God does not care how much money we make, how many accolades we acquire, how many titles, trophies, or awards we achieve, for He defines and measures success from an eternal perspective. His reward is everlasting, unlike the glories of this world. God is most pleased with us when we simply live and abide in absolute love with him, “… Embracing what God does for you is the best thing you can do for Him…” (Romans 12:1-2 MSG) As I spend time in prayer over this passage, I am reminded of Isaiah 43. God is making a declaration, proclaiming who He is. In this declaration of identity and nature, He also makes His faithfulness known in the truth that He is the one at work, He has already been at work since before we took our first breath, and He will continue to work thereafter. If man was made by God in His image, and we are in fact His masterpiece born with an innate sense of purpose, “good things He planned for us long ago,” then I’m inclined to believe that God enjoys working as well. (Ephesians 2:10 NLT)

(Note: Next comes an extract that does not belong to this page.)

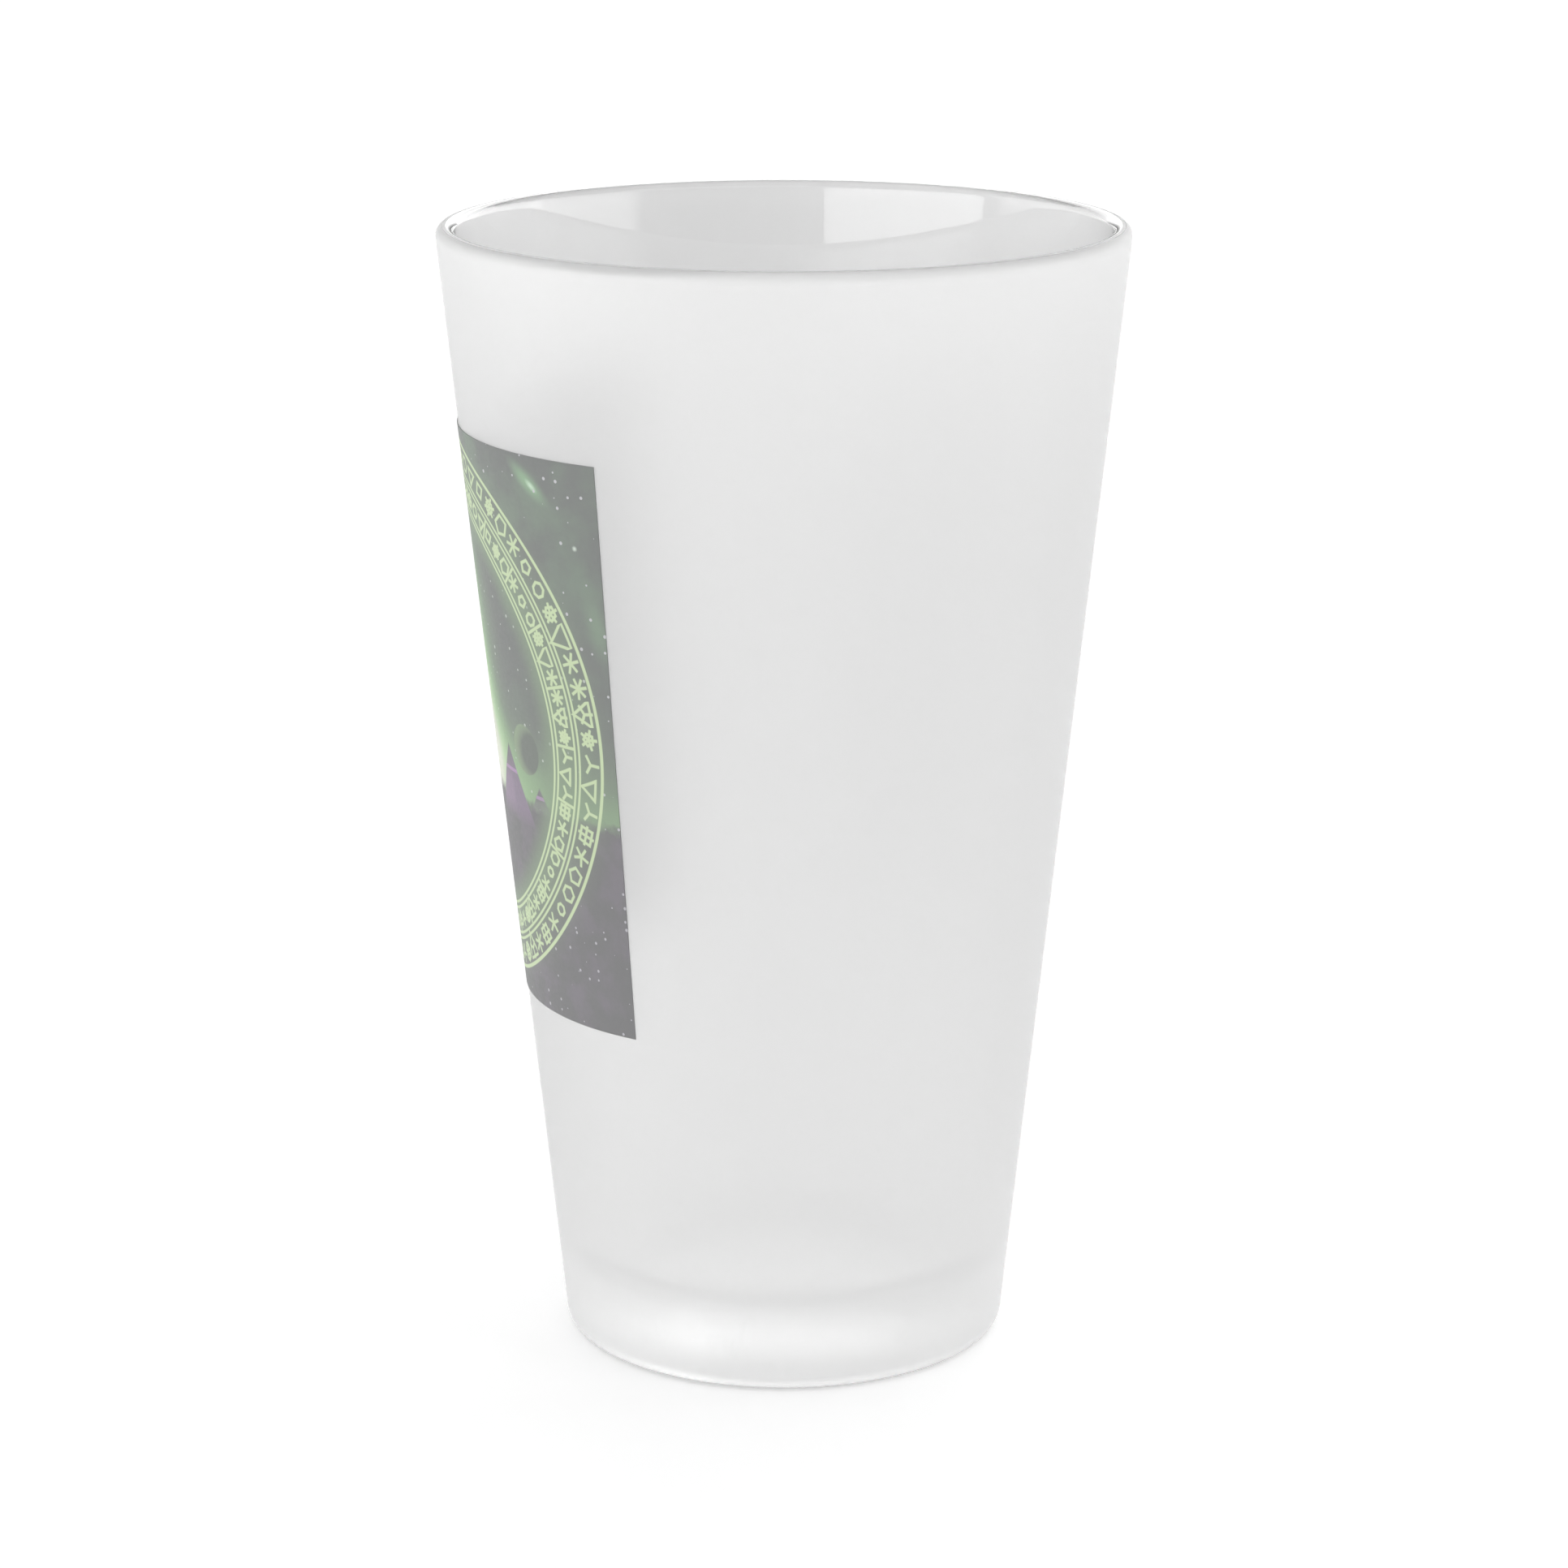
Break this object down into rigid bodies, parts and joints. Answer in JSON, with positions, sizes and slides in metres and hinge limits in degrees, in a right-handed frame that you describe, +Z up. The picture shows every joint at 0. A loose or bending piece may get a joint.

When we insist on doing things our own way, without allowing God the space to do His work in and through us by the power of His Holy Spirit, are we not in some sense attempting to deny God what it is he loves to do? I think back to the days when my teachers would assign group projects for our class to complete in small teams. Inevitably I would find myself assigned to a team in which one student insisted on leading the group in a particular direction that would enable her to take over the project entirely, often changing or completely negating the contributions of other group members in order to as to complete the assignment as she thought best. But, this refusal to include the group always resulted in frustration and poor team moral, complacency and a lack of effort, and even a lesser grade for the group as a whole, let alone failing to bring the best out of each individual.

God wants us to abide in him, being one with him; a team. We need to be team players, and we need to listen and obey when He tells us to be still so He can work with us, for us. When the time is right, He will burn it on our hearts to do our part of the assignment, operating in a beautiful and harmonious relationship to achieve the good works He created each of us to walk in.